INPUT:
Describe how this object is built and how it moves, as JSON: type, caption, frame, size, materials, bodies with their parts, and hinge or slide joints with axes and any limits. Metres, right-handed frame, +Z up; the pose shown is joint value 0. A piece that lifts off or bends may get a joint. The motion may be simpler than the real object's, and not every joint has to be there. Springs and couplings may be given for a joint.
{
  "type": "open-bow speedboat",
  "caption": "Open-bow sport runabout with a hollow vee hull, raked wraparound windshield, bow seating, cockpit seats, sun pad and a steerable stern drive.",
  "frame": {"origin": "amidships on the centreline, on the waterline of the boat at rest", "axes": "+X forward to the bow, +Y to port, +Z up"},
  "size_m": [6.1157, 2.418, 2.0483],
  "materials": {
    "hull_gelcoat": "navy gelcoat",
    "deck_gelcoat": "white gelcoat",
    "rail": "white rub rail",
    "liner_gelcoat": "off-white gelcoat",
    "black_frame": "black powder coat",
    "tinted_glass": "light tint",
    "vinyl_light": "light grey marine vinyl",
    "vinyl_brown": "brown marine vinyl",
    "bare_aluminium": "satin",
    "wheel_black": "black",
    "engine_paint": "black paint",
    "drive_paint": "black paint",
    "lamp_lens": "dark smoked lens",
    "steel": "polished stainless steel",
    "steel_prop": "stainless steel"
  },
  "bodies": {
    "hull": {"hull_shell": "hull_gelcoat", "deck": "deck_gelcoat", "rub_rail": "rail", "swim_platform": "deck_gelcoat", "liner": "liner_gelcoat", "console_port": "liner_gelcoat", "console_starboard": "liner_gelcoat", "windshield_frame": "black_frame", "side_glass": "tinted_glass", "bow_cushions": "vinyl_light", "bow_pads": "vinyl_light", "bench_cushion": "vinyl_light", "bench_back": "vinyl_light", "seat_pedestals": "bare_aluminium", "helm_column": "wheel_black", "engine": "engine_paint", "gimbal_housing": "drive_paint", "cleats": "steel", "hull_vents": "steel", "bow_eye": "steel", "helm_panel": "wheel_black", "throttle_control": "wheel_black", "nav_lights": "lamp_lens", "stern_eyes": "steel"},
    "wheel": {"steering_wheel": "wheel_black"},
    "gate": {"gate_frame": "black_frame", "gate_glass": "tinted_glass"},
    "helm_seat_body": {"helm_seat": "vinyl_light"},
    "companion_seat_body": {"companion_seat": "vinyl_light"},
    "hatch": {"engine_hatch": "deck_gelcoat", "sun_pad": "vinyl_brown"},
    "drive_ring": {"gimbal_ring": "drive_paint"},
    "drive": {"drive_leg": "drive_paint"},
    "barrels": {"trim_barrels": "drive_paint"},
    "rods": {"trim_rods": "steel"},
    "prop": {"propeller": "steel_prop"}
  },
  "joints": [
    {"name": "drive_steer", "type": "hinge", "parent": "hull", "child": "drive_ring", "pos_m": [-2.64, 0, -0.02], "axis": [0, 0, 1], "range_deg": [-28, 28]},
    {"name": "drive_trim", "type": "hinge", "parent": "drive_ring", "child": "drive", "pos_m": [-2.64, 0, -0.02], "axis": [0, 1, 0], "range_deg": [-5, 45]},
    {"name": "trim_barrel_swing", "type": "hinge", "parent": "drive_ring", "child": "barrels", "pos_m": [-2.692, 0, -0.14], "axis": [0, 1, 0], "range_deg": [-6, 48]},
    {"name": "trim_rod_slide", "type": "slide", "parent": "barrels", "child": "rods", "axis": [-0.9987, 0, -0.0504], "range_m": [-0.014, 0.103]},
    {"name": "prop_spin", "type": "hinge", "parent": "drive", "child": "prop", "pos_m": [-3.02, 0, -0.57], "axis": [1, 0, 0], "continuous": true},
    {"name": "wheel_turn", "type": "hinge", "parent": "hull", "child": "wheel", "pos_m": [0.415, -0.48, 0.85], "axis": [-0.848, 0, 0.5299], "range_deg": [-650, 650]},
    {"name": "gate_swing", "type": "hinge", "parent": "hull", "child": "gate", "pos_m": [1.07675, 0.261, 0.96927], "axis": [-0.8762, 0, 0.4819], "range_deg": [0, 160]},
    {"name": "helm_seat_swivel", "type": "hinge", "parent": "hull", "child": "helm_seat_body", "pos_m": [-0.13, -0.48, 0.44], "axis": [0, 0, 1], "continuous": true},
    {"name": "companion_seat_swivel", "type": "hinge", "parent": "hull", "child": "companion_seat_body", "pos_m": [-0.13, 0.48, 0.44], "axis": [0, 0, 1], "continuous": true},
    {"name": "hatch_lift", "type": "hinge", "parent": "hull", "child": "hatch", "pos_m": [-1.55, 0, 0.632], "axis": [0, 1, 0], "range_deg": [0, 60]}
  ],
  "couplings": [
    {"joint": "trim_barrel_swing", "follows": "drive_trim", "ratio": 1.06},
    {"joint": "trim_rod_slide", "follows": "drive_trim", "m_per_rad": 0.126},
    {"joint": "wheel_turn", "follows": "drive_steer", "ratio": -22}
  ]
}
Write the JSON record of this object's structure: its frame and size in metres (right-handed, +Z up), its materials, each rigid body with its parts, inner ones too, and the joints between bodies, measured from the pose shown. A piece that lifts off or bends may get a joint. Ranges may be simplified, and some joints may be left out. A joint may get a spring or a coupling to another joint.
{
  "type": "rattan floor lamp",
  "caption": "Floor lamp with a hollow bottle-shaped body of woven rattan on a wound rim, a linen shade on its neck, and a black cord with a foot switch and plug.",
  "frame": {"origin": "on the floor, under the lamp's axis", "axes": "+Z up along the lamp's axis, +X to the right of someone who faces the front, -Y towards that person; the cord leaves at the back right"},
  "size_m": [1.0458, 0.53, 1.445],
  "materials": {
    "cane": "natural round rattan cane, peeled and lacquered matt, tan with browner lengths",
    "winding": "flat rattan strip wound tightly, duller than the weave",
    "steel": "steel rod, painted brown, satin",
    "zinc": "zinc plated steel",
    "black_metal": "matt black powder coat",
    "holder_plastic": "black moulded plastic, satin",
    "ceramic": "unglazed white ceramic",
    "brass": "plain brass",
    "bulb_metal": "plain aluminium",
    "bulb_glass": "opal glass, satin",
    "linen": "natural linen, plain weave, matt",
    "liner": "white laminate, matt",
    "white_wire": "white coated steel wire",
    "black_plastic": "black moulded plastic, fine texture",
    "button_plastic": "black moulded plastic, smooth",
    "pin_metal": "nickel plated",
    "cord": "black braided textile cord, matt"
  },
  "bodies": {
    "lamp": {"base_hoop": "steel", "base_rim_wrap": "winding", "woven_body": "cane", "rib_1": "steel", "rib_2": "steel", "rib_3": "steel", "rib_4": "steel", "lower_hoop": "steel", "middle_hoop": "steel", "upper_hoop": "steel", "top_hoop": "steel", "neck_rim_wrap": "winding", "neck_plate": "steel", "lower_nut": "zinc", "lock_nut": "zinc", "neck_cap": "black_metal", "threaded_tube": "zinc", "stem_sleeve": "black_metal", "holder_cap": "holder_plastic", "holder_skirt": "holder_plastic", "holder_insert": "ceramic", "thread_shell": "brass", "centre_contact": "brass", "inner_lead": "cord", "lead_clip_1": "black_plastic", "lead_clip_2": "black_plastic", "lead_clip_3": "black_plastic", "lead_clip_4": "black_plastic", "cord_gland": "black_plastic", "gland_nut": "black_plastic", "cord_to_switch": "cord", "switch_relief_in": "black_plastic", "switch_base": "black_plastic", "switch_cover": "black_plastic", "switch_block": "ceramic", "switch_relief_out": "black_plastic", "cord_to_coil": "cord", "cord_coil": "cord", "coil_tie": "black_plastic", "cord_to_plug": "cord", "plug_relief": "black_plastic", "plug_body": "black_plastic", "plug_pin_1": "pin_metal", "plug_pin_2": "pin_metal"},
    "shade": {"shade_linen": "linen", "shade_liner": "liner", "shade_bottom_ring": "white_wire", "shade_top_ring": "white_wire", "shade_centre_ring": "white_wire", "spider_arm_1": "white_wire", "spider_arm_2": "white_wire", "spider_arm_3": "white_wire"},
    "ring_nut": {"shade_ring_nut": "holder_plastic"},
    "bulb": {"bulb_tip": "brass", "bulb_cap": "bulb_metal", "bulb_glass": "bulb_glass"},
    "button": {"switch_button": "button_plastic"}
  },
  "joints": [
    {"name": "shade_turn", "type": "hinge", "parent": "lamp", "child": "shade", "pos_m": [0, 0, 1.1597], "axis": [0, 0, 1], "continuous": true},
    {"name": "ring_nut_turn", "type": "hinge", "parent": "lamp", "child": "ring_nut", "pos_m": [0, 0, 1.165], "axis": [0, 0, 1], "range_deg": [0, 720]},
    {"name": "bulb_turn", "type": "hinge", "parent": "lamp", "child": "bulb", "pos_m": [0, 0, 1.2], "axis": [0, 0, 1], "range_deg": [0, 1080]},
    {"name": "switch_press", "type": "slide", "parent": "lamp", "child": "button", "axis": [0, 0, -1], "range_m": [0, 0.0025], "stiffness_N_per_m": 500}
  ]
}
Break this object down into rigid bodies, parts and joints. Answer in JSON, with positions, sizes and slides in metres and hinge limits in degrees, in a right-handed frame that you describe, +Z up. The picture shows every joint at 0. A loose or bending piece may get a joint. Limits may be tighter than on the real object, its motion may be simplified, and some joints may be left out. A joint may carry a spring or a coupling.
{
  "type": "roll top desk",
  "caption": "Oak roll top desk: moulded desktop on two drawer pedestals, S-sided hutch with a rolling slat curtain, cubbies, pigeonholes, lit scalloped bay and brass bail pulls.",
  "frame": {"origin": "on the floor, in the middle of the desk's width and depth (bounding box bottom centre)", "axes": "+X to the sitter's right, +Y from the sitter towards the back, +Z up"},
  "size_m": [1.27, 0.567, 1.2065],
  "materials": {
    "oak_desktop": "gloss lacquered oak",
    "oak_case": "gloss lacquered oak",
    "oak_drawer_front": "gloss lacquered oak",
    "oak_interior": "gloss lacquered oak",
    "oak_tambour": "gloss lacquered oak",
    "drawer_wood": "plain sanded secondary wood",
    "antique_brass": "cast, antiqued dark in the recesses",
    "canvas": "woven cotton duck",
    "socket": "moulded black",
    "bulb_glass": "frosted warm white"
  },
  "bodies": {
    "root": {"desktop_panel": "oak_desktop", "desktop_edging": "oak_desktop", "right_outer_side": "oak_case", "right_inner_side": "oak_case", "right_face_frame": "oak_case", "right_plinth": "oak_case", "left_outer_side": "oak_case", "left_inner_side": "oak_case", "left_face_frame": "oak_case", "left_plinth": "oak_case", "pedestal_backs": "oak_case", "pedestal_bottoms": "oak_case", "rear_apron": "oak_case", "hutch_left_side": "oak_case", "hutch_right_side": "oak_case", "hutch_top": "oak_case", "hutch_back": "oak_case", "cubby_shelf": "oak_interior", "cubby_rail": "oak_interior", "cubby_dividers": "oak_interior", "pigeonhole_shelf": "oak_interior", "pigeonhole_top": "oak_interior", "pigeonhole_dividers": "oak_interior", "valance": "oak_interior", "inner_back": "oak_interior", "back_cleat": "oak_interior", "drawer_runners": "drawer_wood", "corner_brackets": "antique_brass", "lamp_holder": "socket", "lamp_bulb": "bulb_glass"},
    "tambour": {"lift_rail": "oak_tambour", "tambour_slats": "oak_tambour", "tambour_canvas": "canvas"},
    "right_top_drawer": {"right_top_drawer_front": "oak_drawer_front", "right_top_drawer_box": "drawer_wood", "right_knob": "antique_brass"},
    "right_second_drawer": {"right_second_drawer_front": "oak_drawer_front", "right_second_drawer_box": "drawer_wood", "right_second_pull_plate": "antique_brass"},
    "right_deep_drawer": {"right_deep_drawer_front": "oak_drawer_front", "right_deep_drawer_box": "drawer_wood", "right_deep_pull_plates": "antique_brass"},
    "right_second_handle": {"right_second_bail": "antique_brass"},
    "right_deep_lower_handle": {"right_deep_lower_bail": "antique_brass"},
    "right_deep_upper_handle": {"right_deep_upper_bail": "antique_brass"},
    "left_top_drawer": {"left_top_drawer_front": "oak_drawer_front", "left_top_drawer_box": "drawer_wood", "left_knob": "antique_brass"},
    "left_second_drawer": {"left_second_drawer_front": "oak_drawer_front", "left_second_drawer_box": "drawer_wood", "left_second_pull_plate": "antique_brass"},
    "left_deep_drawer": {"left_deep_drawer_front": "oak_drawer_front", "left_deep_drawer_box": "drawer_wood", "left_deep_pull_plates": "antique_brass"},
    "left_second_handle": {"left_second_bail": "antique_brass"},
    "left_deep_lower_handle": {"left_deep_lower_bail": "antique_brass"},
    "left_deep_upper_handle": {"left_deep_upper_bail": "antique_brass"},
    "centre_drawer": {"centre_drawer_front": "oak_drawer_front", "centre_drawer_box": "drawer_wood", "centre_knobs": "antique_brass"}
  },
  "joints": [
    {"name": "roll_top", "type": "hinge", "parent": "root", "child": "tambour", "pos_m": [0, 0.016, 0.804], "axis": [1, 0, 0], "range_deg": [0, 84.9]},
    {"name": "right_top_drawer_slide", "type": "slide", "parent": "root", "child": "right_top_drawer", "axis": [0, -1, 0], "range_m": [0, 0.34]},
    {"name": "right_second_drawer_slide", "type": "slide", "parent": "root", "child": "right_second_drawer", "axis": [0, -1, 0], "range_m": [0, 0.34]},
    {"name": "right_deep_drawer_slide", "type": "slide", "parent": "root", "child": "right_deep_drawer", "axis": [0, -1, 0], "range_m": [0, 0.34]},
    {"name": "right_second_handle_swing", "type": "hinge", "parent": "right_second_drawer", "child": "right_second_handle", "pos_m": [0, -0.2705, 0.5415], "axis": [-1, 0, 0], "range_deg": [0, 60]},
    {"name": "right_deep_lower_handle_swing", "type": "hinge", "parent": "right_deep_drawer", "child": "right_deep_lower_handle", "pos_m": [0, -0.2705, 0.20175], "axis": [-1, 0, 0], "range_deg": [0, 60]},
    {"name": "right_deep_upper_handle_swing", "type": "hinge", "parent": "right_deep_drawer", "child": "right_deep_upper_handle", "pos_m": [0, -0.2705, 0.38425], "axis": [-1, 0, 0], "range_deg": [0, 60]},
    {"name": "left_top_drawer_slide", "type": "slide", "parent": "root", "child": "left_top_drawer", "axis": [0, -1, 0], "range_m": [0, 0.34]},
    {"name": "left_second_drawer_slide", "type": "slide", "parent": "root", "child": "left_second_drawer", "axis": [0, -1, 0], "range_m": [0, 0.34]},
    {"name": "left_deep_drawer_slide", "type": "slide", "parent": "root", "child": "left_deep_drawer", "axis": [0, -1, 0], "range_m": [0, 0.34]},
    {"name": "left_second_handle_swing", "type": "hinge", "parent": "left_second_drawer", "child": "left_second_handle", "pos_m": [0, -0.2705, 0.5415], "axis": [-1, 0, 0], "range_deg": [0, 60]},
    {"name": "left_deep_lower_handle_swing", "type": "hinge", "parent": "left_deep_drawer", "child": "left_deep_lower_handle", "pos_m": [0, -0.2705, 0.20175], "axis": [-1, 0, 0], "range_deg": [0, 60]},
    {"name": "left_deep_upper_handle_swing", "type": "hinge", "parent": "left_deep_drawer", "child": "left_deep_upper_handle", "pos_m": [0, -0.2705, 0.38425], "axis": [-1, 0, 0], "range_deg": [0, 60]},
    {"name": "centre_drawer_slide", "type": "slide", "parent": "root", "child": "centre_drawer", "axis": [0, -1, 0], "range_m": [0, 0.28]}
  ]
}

TASK DESCRIPTION:
Pick out the lines that include the word "JSON" and write them out.

COMPLETE ANSWER:
Describe how this object is built and how it moves, as JSON: type, caption, frame, size, materials, bodies with their parts, and hinge or slide joints with axes and any limits. Metres, right-handed frame, +Z up; the pose shown is joint value 0. A piece that lifts off or bends may get a joint. The motion may be simpler than the real object's, and not every joint has to be there. Springs and couplings may be given for a joint.
Write the JSON record of this object's structure: its frame and size in metres (right-handed, +Z up), its materials, each rigid body with its parts, inner ones too, and the joints between bodies, measured from the pose shown. A piece that lifts off or bends may get a joint. Ranges may be simplified, and some joints may be left out. A joint may get a spring or a coupling to another joint.
Break this object down into rigid bodies, parts and joints. Answer in JSON, with positions, sizes and slides in metres and hinge limits in degrees, in a right-handed frame that you describe, +Z up. The picture shows every joint at 0. A loose or bending piece may get a joint. Limits may be tighter than on the real object, its motion may be simplified, and some joints may be left out. A joint may carry a spring or a coupling.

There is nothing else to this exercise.